Hello Kasper,
Werent those WSS troopers regular infantry and werent the real campguards left the camp some days earlier? So what did those WSS troopers had to do with Dachau atrocities against so called "subhumans"?
11) We also don’t have a clear understanding as to what units the SS troops at Dachau on 29th April were from. We do know that Wicker wasn’t a "frontline Waffen-SS" man but was a member of the WVHA and the KZ staff. We do know Lindberger was from the Dachau Troop Training Ground walking wounded replacement company. We do have evidence that at least one of the SS men killed on April 29th was a member of the KZ staff and not a Waffen-SS" trooper (see the KZ collartab and photo that I posted on the last 6-page Dachau thread) We do know that Gun claimed "Skodzensky" was from the LSSAH division, and that other accounts claim the SS troops killed that day were
a) western European,
b) Hungarian volksdeutsche
c)5th SS division
d) 11th SS division,
e) 17th SS division
but in over a year of searching I’ve never been able to find any conclusive proof that the SS troops at Dachau guarding the KZ were from a front line W-SS unit. We have claims that certain cuff titles, edelweiss patches, and cammo uniforms "prove" that they troops were W-SS, but as to attributing them to a specific unit, we have nothing to date.

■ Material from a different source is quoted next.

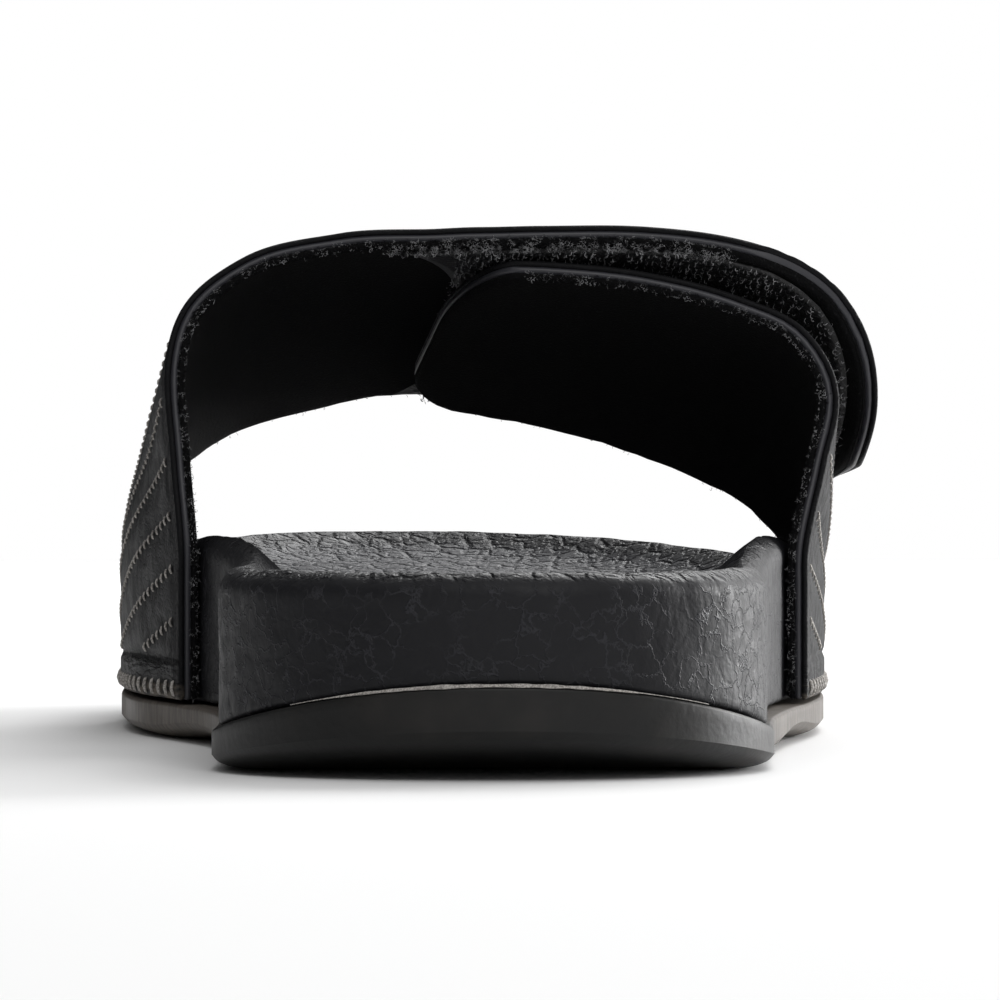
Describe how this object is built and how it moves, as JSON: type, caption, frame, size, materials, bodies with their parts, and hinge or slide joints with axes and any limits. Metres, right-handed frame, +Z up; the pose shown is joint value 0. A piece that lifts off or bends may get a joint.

No, the point is to settle the Dachau massacre commited by US forces. It is same to me if those massacred soldiers would have been finnish jaegers or french foreign legion or whatever. They happened to be Waffen SS, but does that mean that you dont have to treat them under the laws of war?
The US 7th Army Inspector General immediately (like within 24 hours of the shooting - soon enough for you?) opened an investigation into the illegal killings. The IG spent several weeks documenting evidence, taking testimony, and then wrote a report which recommended that several GI's be court martialed. Patton decided to drop the charges. So there was a case, but the case was closed.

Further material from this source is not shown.